# EXERCISE OBJECTIVE:
Give all of the lines again exactly as they read.

═════ SOURCE EXCERPT

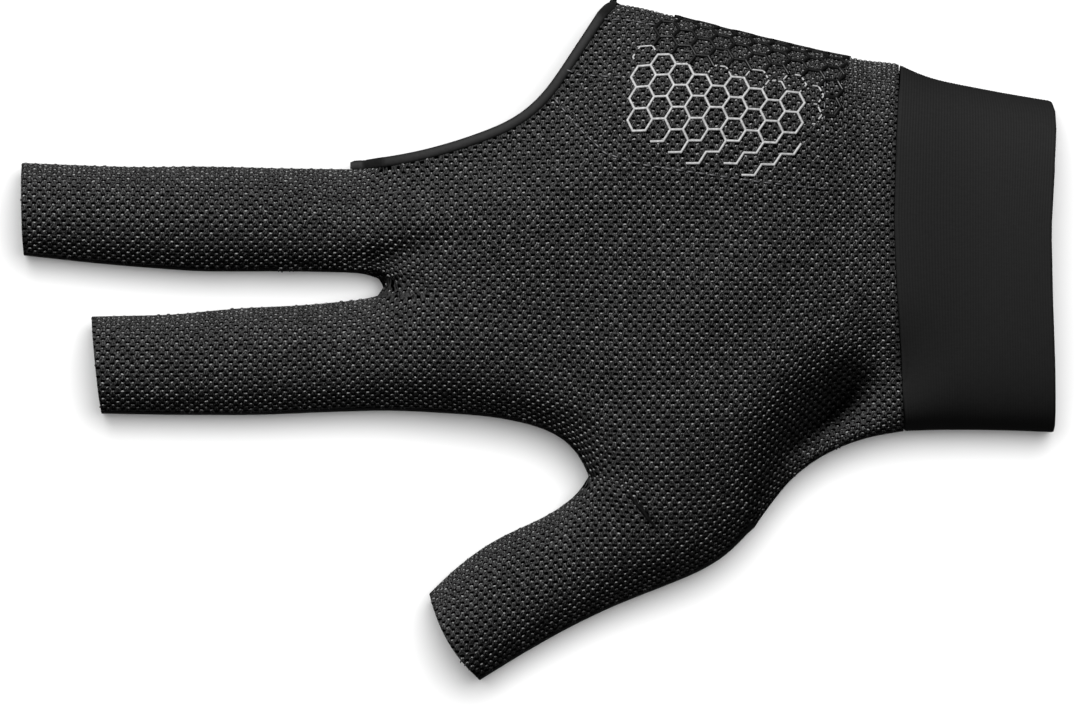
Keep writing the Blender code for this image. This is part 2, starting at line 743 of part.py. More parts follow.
def stand_on_origin(objects):
    """Hangs every piece on one empty, with the origin under the middle of the glove, on its resting face."""
    corners = np.array([v.co for obj in objects for v in obj.data.vertices])
    low, high = corners.min(axis=0), corners.max(axis=0)
    origin = bpy.data.objects.new("glove_origin", None)
    bpy.context.scene.collection.objects.link(origin)
    for obj in objects:
        obj.parent = origin
        obj.location = (-(low[0] + high[0]) / 2, -(low[1] + high[1]) / 2, -low[2])


def build():
    for obj in list(bpy.data.objects):
        bpy.data.objects.remove(obj)
    glove = Glove()
    knit = new_material("air_mesh_knit", KNIT_BLACK)
    smooth = new_material("smooth_stretch_cloth", SMOOTH_BLACK)
    elastic = new_material("elastic_band", CUFF_BLACK)
    tape = new_material("binding_tape", TAPE_GREY)
    silver = new_material("silver_grip_print", GRIP_SILVER)
    objects = [
        cloth_piece(glove, "palm_panel", PANEL_WALL, knit),
        cloth_piece(glove, "back_panel", PANEL_WALL, smooth),
        cloth_piece(glove, "wrist_cuff", CUFF_WALL, elastic),
        binding("palm_binding", *mouth_rim(glove, glove.upper), BINDING_PROUD, tape),
        binding("back_binding", *mouth_rim(glove, glove.lower), 0.0, tape),
        grip(glove, silver),
    ]
    stand_on_origin(objects)


build()
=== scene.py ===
import math

import bmesh
import bpy
import numpy as np
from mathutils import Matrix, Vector
from mathutils.bvhtree import BVHTree
from mathutils.interpolate import poly_3d_calc
from mathutils.kdtree import KDTree


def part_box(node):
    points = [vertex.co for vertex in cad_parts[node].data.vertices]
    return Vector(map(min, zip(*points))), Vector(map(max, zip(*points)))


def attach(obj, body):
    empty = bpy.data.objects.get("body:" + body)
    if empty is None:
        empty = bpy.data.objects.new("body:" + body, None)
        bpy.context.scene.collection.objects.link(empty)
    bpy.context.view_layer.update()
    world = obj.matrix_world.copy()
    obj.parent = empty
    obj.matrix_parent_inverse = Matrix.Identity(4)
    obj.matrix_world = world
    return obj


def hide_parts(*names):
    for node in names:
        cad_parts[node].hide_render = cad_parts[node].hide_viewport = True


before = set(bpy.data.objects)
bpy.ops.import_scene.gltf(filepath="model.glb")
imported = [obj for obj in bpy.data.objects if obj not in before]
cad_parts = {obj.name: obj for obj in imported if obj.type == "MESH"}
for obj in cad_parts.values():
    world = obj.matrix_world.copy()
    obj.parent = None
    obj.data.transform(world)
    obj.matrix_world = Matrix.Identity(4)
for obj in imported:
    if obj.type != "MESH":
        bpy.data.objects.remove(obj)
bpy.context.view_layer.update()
mm = 0.001

# The photo's frame, for what is placed by where it shows there.
photo = {
    "size": (1080, 719),
    "metresPerPixel": 0.2033 * mm,
    "overOrigin": (538.5, 342.5),    # the pixel that lies over the frame's origin
}


def fromPhoto(px, py):
    step = photo["metresPerPixel"]
    return (px - photo["overOrigin"][0]) * step, (photo["overOrigin"][1] - py) * step


def linearColour(code):
    parts = [int(code[i:i + 2], 16) / 255 for i in (1, 3, 5)]
    return (*[p / 12.92 if p <= 0.04045 else ((p + 0.055) / 1.055) ** 2.4 for p in parts], 1.0)


def addNode(tree, kind, inputs=None, **settings):
    node = tree.nodes.new(kind)
    for key, value in settings.items():
        setattr(node, key, value)
    for key, value in (inputs or {}).items():
        if isinstance(value, bpy.types.NodeSocket):
            tree.links.new(value, node.inputs[key])
        else:
            node.inputs[key].default_value = value
    return node


# Meshes

def newObject(name, mesh):
    piece = bpy.data.objects.new(name, mesh)
    bpy.context.scene.collection.objects.link(piece)
    return piece


def meshFrom(name, points, faces, edges=()):
    mesh = bpy.data.meshes.new(name)
    mesh.from_pydata([tuple(map(float, p)) for p in points], list(edges), [tuple(map(int, f)) for f in faces])
    mesh.update()
    return mesh


def dressed(piece, material, slot, *nodes):
    # Every piece rides with the glove, which has no joints, so its one body is root.
    if material:
        piece.data.materials.clear()
        piece.data.materials.append(material)
    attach(piece, "root")
    if nodes:
        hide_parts(*nodes)
    return piece


def skinRegions(bm, sharpAngle):
    # Faces grouped by what lies between sharp edges: the outer skin first, then the inner one.
    layer = bm.faces.layers.int.new("skin")
    left, groups = set(bm.faces), []
    while left:
        stack, group = [left.pop()], []
        while stack:
            face = stack.pop()
            group.append(face)
            for edge in face.edges:
                if edge.calc_face_angle(math.pi) < sharpAngle:
                    for other in edge.link_faces:
                        if other in left:
                            left.remove(other)
                            stack.append(other)
        groups.append(group)
    groups.sort(key=lambda g: -sum(f.calc_area() for f in g))
    for number, group in enumerate(groups[:2]):
        for face in group:
            face[layer] = number + 1
    return layer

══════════

# TASK RESULT:
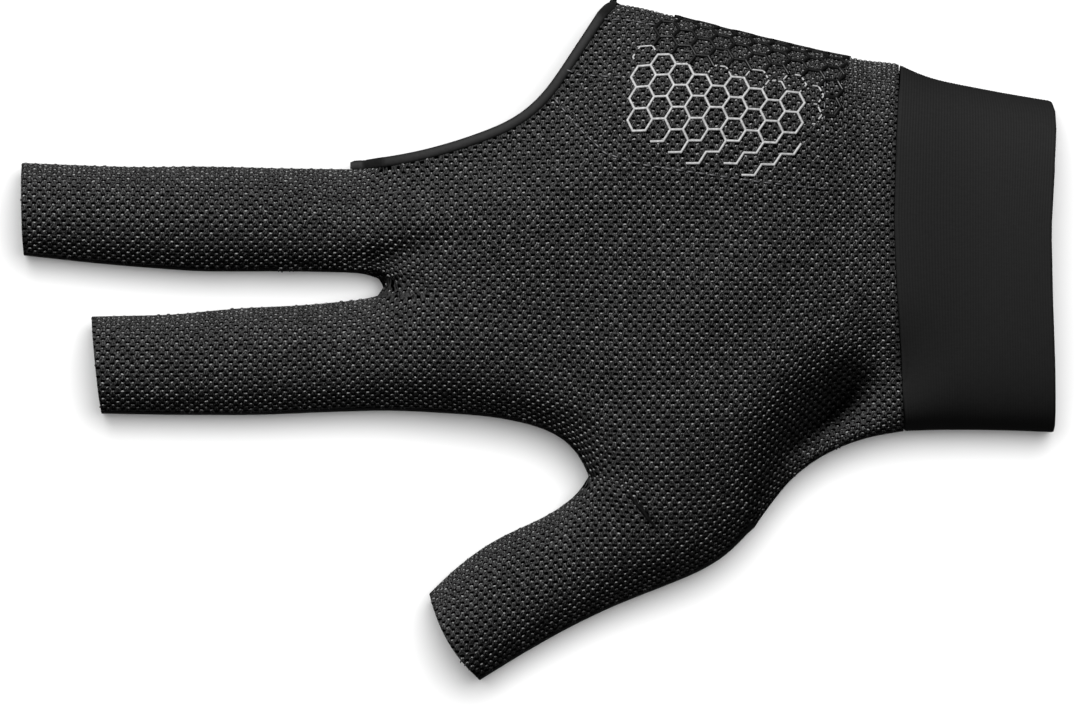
Keep writing the Blender code for this image. This is part 2, starting at line 743 of part.py. More parts follow.
def stand_on_origin(objects):
    """Hangs every piece on one empty, with the origin under the middle of the glove, on its resting face."""
    corners = np.array([v.co for obj in objects for v in obj.data.vertices])
    low, high = corners.min(axis=0), corners.max(axis=0)
    origin = bpy.data.objects.new("glove_origin", None)
    bpy.context.scene.collection.objects.link(origin)
    for obj in objects:
        obj.parent = origin
        obj.location = (-(low[0] + high[0]) / 2, -(low[1] + high[1]) / 2, -low[2])


def build():
    for obj in list(bpy.data.objects):
        bpy.data.objects.remove(obj)
    glove = Glove()
    knit = new_material("air_mesh_knit", KNIT_BLACK)
    smooth = new_material("smooth_stretch_cloth", SMOOTH_BLACK)
    elastic = new_material("elastic_band", CUFF_BLACK)
    tape = new_material("binding_tape", TAPE_GREY)
    silver = new_material("silver_grip_print", GRIP_SILVER)
    objects = [
        cloth_piece(glove, "palm_panel", PANEL_WALL, knit),
        cloth_piece(glove, "back_panel", PANEL_WALL, smooth),
        cloth_piece(glove, "wrist_cuff", CUFF_WALL, elastic),
        binding("palm_binding", *mouth_rim(glove, glove.upper), BINDING_PROUD, tape),
        binding("back_binding", *mouth_rim(glove, glove.lower), 0.0, tape),
        grip(glove, silver),
    ]
    stand_on_origin(objects)


build()
=== scene.py ===
import math

import bmesh
import bpy
import numpy as np
from mathutils import Matrix, Vector
from mathutils.bvhtree import BVHTree
from mathutils.interpolate import poly_3d_calc
from mathutils.kdtree import KDTree


def part_box(node):
    points = [vertex.co for vertex in cad_parts[node].data.vertices]
    return Vector(map(min, zip(*points))), Vector(map(max, zip(*points)))


def attach(obj, body):
    empty = bpy.data.objects.get("body:" + body)
    if empty is None:
        empty = bpy.data.objects.new("body:" + body, None)
        bpy.context.scene.collection.objects.link(empty)
    bpy.context.view_layer.update()
    world = obj.matrix_world.copy()
    obj.parent = empty
    obj.matrix_parent_inverse = Matrix.Identity(4)
    obj.matrix_world = world
    return obj


def hide_parts(*names):
    for node in names:
        cad_parts[node].hide_render = cad_parts[node].hide_viewport = True


before = set(bpy.data.objects)
bpy.ops.import_scene.gltf(filepath="model.glb")
imported = [obj for obj in bpy.data.objects if obj not in before]
cad_parts = {obj.name: obj for obj in imported if obj.type == "MESH"}
for obj in cad_parts.values():
    world = obj.matrix_world.copy()
    obj.parent = None
    obj.data.transform(world)
    obj.matrix_world = Matrix.Identity(4)
for obj in imported:
    if obj.type != "MESH":
        bpy.data.objects.remove(obj)
bpy.context.view_layer.update()
mm = 0.001

# The photo's frame, for what is placed by where it shows there.
photo = {
    "size": (1080, 719),
    "metresPerPixel": 0.2033 * mm,
    "overOrigin": (538.5, 342.5),    # the pixel that lies over the frame's origin
}


def fromPhoto(px, py):
    step = photo["metresPerPixel"]
    return (px - photo["overOrigin"][0]) * step, (photo["overOrigin"][1] - py) * step


def linearColour(code):
    parts = [int(code[i:i + 2], 16) / 255 for i in (1, 3, 5)]
    return (*[p / 12.92 if p <= 0.04045 else ((p + 0.055) / 1.055) ** 2.4 for p in parts], 1.0)


def addNode(tree, kind, inputs=None, **settings):
    node = tree.nodes.new(kind)
    for key, value in settings.items():
        setattr(node, key, value)
    for key, value in (inputs or {}).items():
        if isinstance(value, bpy.types.NodeSocket):
            tree.links.new(value, node.inputs[key])
        else:
            node.inputs[key].default_value = value
    return node


# Meshes

def newObject(name, mesh):
    piece = bpy.data.objects.new(name, mesh)
    bpy.context.scene.collection.objects.link(piece)
    return piece


def meshFrom(name, points, faces, edges=()):
    mesh = bpy.data.meshes.new(name)
    mesh.from_pydata([tuple(map(float, p)) for p in points], list(edges), [tuple(map(int, f)) for f in faces])
    mesh.update()
    return mesh


def dressed(piece, material, slot, *nodes):
    # Every piece rides with the glove, which has no joints, so its one body is root.
    if material:
        piece.data.materials.clear()
        piece.data.materials.append(material)
    attach(piece, "root")
    if nodes:
        hide_parts(*nodes)
    return piece


def skinRegions(bm, sharpAngle):
    # Faces grouped by what lies between sharp edges: the outer skin first, then the inner one.
    layer = bm.faces.layers.int.new("skin")
    left, groups = set(bm.faces), []
    while left:
        stack, group = [left.pop()], []
        while stack:
            face = stack.pop()
            group.append(face)
            for edge in face.edges:
                if edge.calc_face_angle(math.pi) < sharpAngle:
                    for other in edge.link_faces:
                        if other in left:
                            left.remove(other)
                            stack.append(other)
        groups.append(group)
    groups.sort(key=lambda g: -sum(f.calc_area() for f in g))
    for number, group in enumerate(groups[:2]):
        for face in group:
            face[layer] = number + 1
    return layer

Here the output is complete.